Data records:
◇ ◇ ◇ ◇ ◇ ◇ ◇

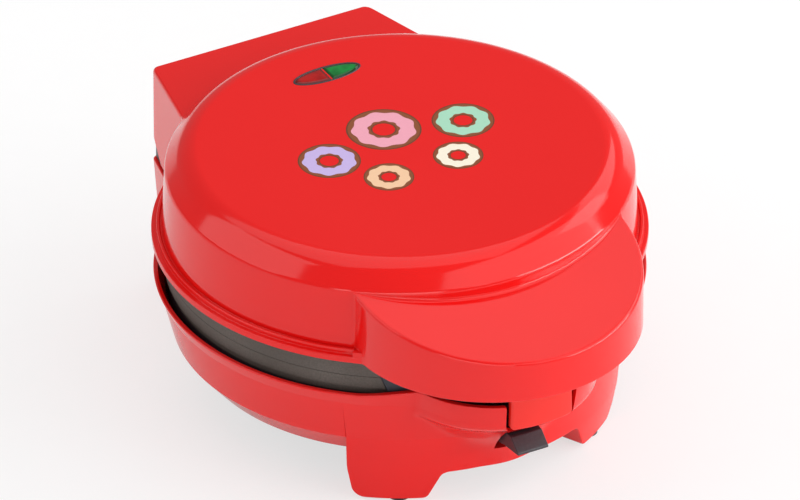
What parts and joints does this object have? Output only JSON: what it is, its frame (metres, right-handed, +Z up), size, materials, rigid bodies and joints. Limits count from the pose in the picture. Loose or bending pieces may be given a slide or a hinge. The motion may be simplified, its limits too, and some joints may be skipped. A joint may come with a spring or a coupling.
{
  "type": "donut maker",
  "caption": "Round countertop donut maker: hinged gloss-red lid with front handle and latch over a legged base, with removable heated plates.",
  "frame": {"origin": "on the table under the middle of the whole machine's outline", "axes": "+Z up, -Y towards the handle, +X to the right when seen from the handle"},
  "size_m": [0.237, 0.3038, 0.1336],
  "materials": {
    "red_gloss": "high-gloss red moulding",
    "black_phenolic": "matt black phenolic",
    "guard_plastic": "satin blue-black plastic",
    "cast_nonstick": "cast aluminium with a grey non-stick coating",
    "pan_steel": "bright pressed steel",
    "screw_steel": "zinc-plated steel",
    "element_sheath": "dull alloy sheath",
    "cover_steel": "black painted sheet",
    "red_lens": "clear tinted polycarbonate, red",
    "green_lens": "clear tinted polycarbonate, green",
    "lamp_glass": "neon lamps",
    "ceramic": "glazed ceramic and porcelain-like moulding",
    "rubber": "matt black rubber",
    "wire_sleeve": "glass-fibre wire sleeve"
  },
  "bodies": {
    "base": {"base_shell": "red_gloss", "bottom_cover": "cover_steel", "cover_screws": "screw_steel", "rubber_feet": "rubber", "base_hinge_block": "black_phenolic", "base_hinge_screws": "screw_steel", "hinge_pins": "screw_steel", "lower_carrier": "black_phenolic", "lower_carrier_screws": "screw_steel", "lower_heat_pan": "pan_steel", "lower_element": "element_sheath", "lower_element_clips": "pan_steel", "lower_plate": "cast_nonstick", "lower_plate_clips": "pan_steel", "lever_pin": "screw_steel", "lever_spring": "screw_steel", "thermal_fuse": "ceramic", "terminal_block": "ceramic", "base_wiring": "wire_sleeve", "cord_gland": "rubber"},
    "release_lever": {"lower_release_lever": "black_phenolic"},
    "lid": {"lid_shell": "red_gloss", "lens_bezel": "black_phenolic", "power_lens": "red_lens", "ready_lens": "green_lens", "lamp_holder": "black_phenolic", "signal_lamps": "lamp_glass", "handle_plate": "black_phenolic", "finger_guard": "guard_plastic", "latch_pin": "screw_steel", "lid_hinge_block": "black_phenolic", "lid_hinge_screws": "screw_steel", "upper_carrier": "black_phenolic", "upper_carrier_screws": "screw_steel", "upper_heat_pan": "pan_steel", "upper_element": "element_sheath", "upper_element_clips": "pan_steel", "upper_plate": "cast_nonstick", "upper_plate_clips": "pan_steel", "upper_slide_springs": "screw_steel", "thermostat": "ceramic", "lid_wiring": "wire_sleeve"},
    "release_slide": {"upper_release_slide": "black_phenolic"},
    "latch": {"latch": "red_gloss"}
  },
  "joints": [
    {"name": "lid_hinge", "type": "hinge", "parent": "base", "child": "lid", "pos_m": [0, 0.14565, 0.0734], "axis": [-1, 0, 0], "range_deg": [0, 100]},
    {"name": "latch_hinge", "type": "hinge", "parent": "lid", "child": "latch", "pos_m": [0, -0.13015, 0.0905], "axis": [-1, 0, 0], "range_deg": [0, 35]},
    {"name": "lower_release", "type": "hinge", "parent": "base", "child": "release_lever", "pos_m": [0, -0.10285, 0.05], "axis": [1, 0, 0], "range_deg": [0, 14], "stiffness_Nm_per_rad": 0.6},
    {"name": "upper_release", "type": "slide", "parent": "lid", "child": "release_slide", "axis": [0, 1, 0], "range_m": [0, 0.003], "stiffness_N_per_m": 400}
  ]
}
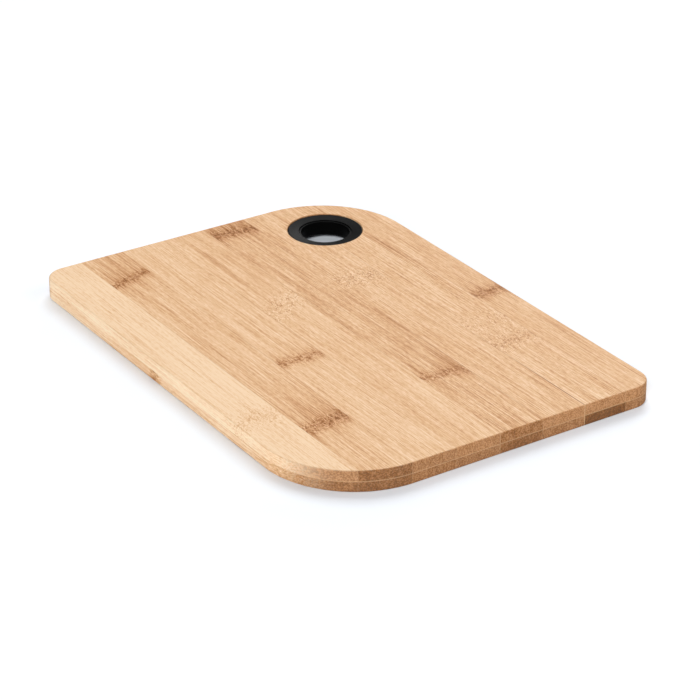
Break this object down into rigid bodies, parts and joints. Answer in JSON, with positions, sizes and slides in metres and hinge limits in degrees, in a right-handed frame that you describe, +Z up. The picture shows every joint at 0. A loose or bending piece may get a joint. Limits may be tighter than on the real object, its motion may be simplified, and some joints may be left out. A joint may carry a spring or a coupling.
{
  "type": "bamboo cutting board",
  "caption": "Small rectangular bamboo cutting board of glued strips, two opposite corners broadly rounded, with a black plastic ring set in one of them as a hanging hole.",
  "frame": {"origin": "centre of the underside, under the middle of the board's length and width", "axes": "+X along the grain and the board's length, away from the ring's end; +Y across the strips, towards the long edge beside the ring; +Z up, out of the upper face"},
  "size_m": [0.24, 0.17, 0.01],
  "materials": {
    "bamboo": "satin oiled",
    "ring": "satin moulded"
  },
  "bodies": {
    "root": {"lower_strip_1": "bamboo", "lower_strip_2": "bamboo", "lower_strip_3": "bamboo", "lower_strip_4": "bamboo", "lower_strip_5": "bamboo", "lower_strip_6": "bamboo", "lower_strip_7": "bamboo", "lower_strip_8": "bamboo", "upper_strip_1": "bamboo", "upper_strip_2": "bamboo", "upper_strip_3": "bamboo", "upper_strip_4": "bamboo", "upper_strip_5": "bamboo", "upper_strip_6": "bamboo", "upper_strip_7": "bamboo", "upper_strip_8": "bamboo", "ring_lower_half": "ring", "ring_upper_half": "ring"}
  },
  "joints": []
}
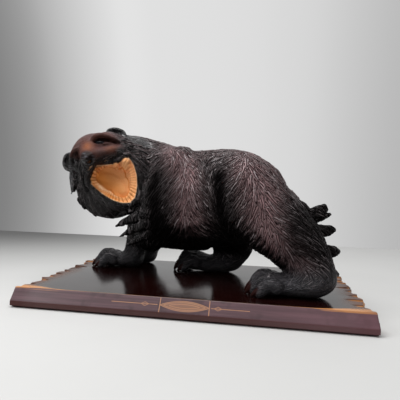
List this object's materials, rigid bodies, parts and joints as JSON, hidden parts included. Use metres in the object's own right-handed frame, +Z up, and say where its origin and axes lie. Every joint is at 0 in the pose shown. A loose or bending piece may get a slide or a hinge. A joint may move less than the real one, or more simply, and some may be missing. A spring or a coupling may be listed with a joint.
{
  "type": "carved wooden bear",
  "caption": "Carved wooden bear that roars over its shoulder, with deep-cut fur, on a low lacquered board with sloped edges and rough-hewn ends.",
  "frame": {"origin": "centre of the board's underside, where it rests", "axes": "+X along the board's front edge, to the right as it is seen from in front; +Y from the front edge to the back; +Z up"},
  "size_m": [0.6267, 0.381, 0.3482],
  "materials": {
    "lacquered_board": "dark reddish-brown lacquer, glossy",
    "carved_wood": "dark stain, worn reddish on the crests, bare wood in the mouth"
  },
  "bodies": {
    "root": {"base": "lacquered_board", "bear": "carved_wood"}
  },
  "joints": []
}
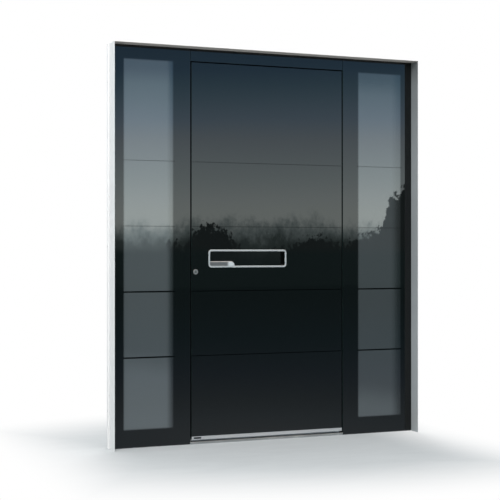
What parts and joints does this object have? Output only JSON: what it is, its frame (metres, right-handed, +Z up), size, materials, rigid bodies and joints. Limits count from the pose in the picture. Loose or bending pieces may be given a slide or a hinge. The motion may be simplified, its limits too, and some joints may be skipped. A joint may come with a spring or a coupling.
{
  "type": "glass entrance door",
  "caption": "Flush black glass entrance door with a recessed bar handle and two glazed sidelights, in its aluminium frame with reveal casing.",
  "frame": {"origin": "on the floor, on the centre line of the leaf, in the middle of the frame depth", "axes": "+X to the right seen from outside, +Y into the building, +Z up"},
  "size_m": [2.092, 0.2382, 2.458],
  "materials": {
    "frame_aluminium": "satin powder coat",
    "leaf_aluminium": "satin powder coat",
    "casing_grey": "matt powder coat",
    "enamelled_glass": "gloss, black enamel behind",
    "clear_glass": "gloss",
    "spacer": "matt",
    "rubber": "matt",
    "plastic": "matt",
    "foam": "matt",
    "stainless": "brushed",
    "cup_black": "satin",
    "dark_plate": "satin",
    "lock_steel": "plain",
    "cylinder_nickel": "satin nickel"
  },
  "bodies": {
    "frame": {"casing_head": "casing_grey", "casing_left": "casing_grey", "casing_right": "casing_grey", "casing_screws": "stainless", "frame_gasket": "rubber", "frame_screws": "stainless", "frame_thermal_bars": "plastic", "glazing_beads": "frame_aluminium", "glazing_gaskets": "rubber", "head_glass": "enamelled_glass", "head_rail": "frame_aluminium", "hinge_frame_halves": "frame_aluminium", "hinge_pins": "stainless", "jamb_left": "frame_aluminium", "jamb_right": "frame_aluminium", "mullion_left": "frame_aluminium", "mullion_right": "frame_aluminium", "setting_blocks": "plastic", "sidelight_inner_panes": "clear_glass", "sidelight_middle_panes": "clear_glass", "sidelight_outer_pane_left": "enamelled_glass", "sidelight_outer_pane_right": "enamelled_glass", "sill_rail_left": "frame_aluminium", "sill_rail_right": "frame_aluminium", "spacer_frames": "spacer", "strike_plates": "stainless", "threshold": "frame_aluminium"},
    "leaf": {"leaf_glass": "enamelled_glass", "leaf_outer_skin": "leaf_aluminium", "leaf_core": "foam", "leaf_inner_skin": "leaf_aluminium", "lock_stile": "leaf_aluminium", "hinge_stile": "leaf_aluminium", "top_rail": "leaf_aluminium", "bottom_rail": "leaf_aluminium", "leaf_thermal_bars": "plastic", "leaf_gasket": "rubber", "bottom_seal": "rubber", "kick_strip": "stainless", "strip_plate": "dark_plate", "handle_rim": "stainless", "handle_cup": "cup_black", "handle_grip": "stainless", "lock_faceplate": "stainless", "lock_case": "lock_steel", "aux_lock_cases": "lock_steel", "cylinder_body": "cylinder_nickel", "cylinder_rosette": "stainless", "inside_roses": "stainless", "hinge_leaf_halves": "leaf_aluminium", "leaf_screws": "stainless"},
    "latch": {"latch_bolt": "stainless"},
    "dead_bolt": {"dead_bolt": "stainless"},
    "upper_bolt": {"upper_bolt": "stainless"},
    "lower_bolt": {"lower_bolt": "stainless"},
    "lever": {"lever_handle": "stainless", "lever_spindle": "stainless"},
    "thumb_turn": {"thumb_turn": "stainless", "lock_cam": "lock_steel"},
    "key_plug": {"key_plug": "cylinder_nickel"}
  },
  "joints": [
    {"name": "leaf_swing", "type": "hinge", "parent": "frame", "child": "leaf", "pos_m": [0.56, 0.0574, 1.2], "axis": [0, 0, -1], "range_deg": [0, 100]},
    {"name": "lever_press", "type": "hinge", "parent": "leaf", "child": "lever", "pos_m": [-0.491, 0.1, 1.158], "axis": [0, 1, 0], "range_deg": [0, 40], "stiffness_Nm_per_rad": 1.2, "springref_deg": -28.65},
    {"name": "latch_slide", "type": "slide", "parent": "leaf", "child": "latch", "axis": [-1, 0, 0], "range_m": [0, 0.012]},
    {"name": "thumb_turn_spin", "type": "hinge", "parent": "leaf", "child": "thumb_turn", "pos_m": [-0.491, 0.08, 1.066], "axis": [0, 1, 0], "range_deg": [0, 360]},
    {"name": "dead_bolt_slide", "type": "slide", "parent": "leaf", "child": "dead_bolt", "axis": [-1, 0, 0], "range_m": [0, 0.02]},
    {"name": "upper_bolt_slide", "type": "slide", "parent": "leaf", "child": "upper_bolt", "axis": [-1, 0, 0], "range_m": [0, 0.02]},
    {"name": "lower_bolt_slide", "type": "slide", "parent": "leaf", "child": "lower_bolt", "axis": [-1, 0, 0], "range_m": [0, 0.02]},
    {"name": "key_plug_spin", "type": "hinge", "parent": "leaf", "child": "key_plug", "pos_m": [-0.491, -0.03, 1.066], "axis": [0, 1, 0], "range_deg": [0, 360]}
  ],
  "couplings": [
    {"joint": "dead_bolt_slide", "follows": "thumb_turn_spin", "m_per_rad": 0.00318},
    {"joint": "upper_bolt_slide", "follows": "thumb_turn_spin", "m_per_rad": 0.00318},
    {"joint": "lower_bolt_slide", "follows": "thumb_turn_spin", "m_per_rad": 0.00318}
  ]
}
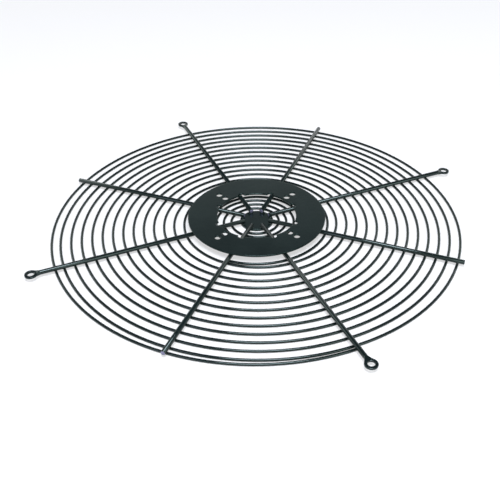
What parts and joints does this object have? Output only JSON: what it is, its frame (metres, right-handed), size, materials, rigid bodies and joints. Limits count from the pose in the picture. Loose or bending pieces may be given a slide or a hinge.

◇ ◇ ◇ ◇ ◇ ◇ ◇

Short problem: Pull out each line of the records holding the string "where".

Reply to the task:
List this object's materials, rigid bodies, parts and joints as JSON, hidden parts included. Use metres in the object's own right-handed frame, +Z up, and say where its origin and axes lie. Every joint is at 0 in the pose shown. A loose or bending piece may get a slide or a hinge. A joint may move less than the real one, or more simply, and some may be missing. A spring or a coupling may be listed with a joint.
  "frame": {"origin": "centre of the board's underside, where it rests", "axes": "+X along the board's front edge, to the right as it is seen from in front; +Y from the front edge to the back; +Z up"},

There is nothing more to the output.